Make your practice harder before the course does

If you want speed control to hold up during a round, add pressure to your drills. Hit one ball from 15 feet, one from 25, and one from 35. Your goal is for all three to finish inside a three-foot circle. If one misses the zone, start over.

That kind of drill creates consequence. It feels closer to the course, where you only get one putt from each spot. It also keeps you from falling into the trap of rapid-fire practice, where the second and third ball benefit from what the first one taught you.

You can also finish every practice session with a simple challenge. Putt from 30 feet and do not leave until you stop three balls in a row inside a tap-in range.

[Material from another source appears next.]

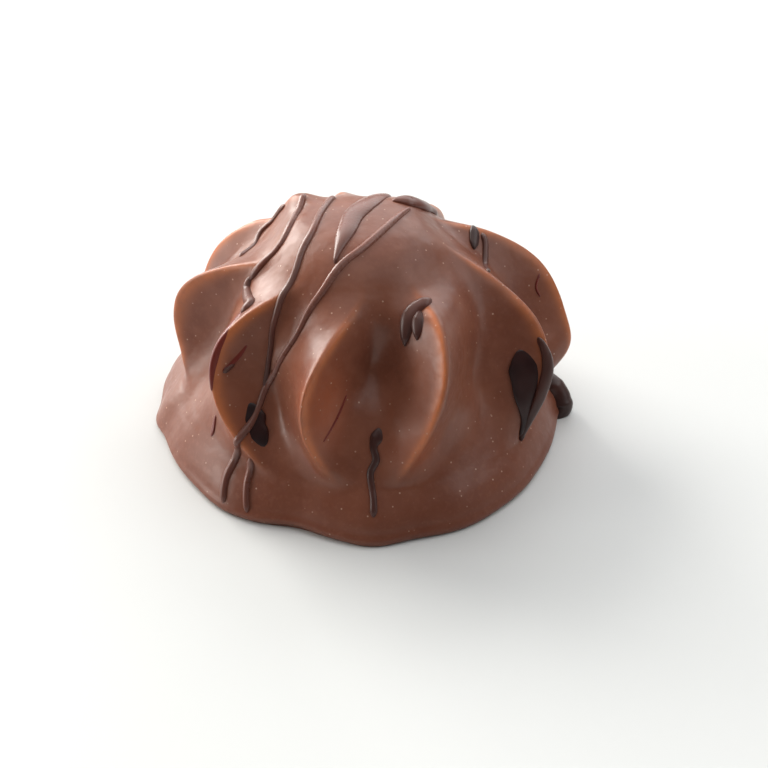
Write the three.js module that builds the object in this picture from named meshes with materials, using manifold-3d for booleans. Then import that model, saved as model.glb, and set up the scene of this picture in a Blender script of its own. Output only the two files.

That is a realistic standard, and it builds trust.

What to watch for when speed control is off

If your long putts keep coming up short, the issue may be deceleration, too much focus on the hole, or fear of racing it by. If they keep going long, you may be practicing mostly on slow greens and then overreacting on faster ones.

Sometimes the problem is not stroke size. It is contact. A putt struck off-center can lose speed quickly. Other times the problem is reading. A putt hit on the wrong line may climb more slope than expected and finish short even with a decent stroke.

That is why it helps to review your misses honestly. Not every bad lag putt comes from the same cause. The more clearly you identify the pattern, the faster you improve.

A good putting session does not need to be long. Fifteen focused minutes with finish zones, varied distances, and a little pressure can do more than an hour of mindless reps. Keep it simple, make it measurable, and let each putt teach you something. When your pace gets better, the hole starts to look bigger, and golf gets a lot more enjoyable.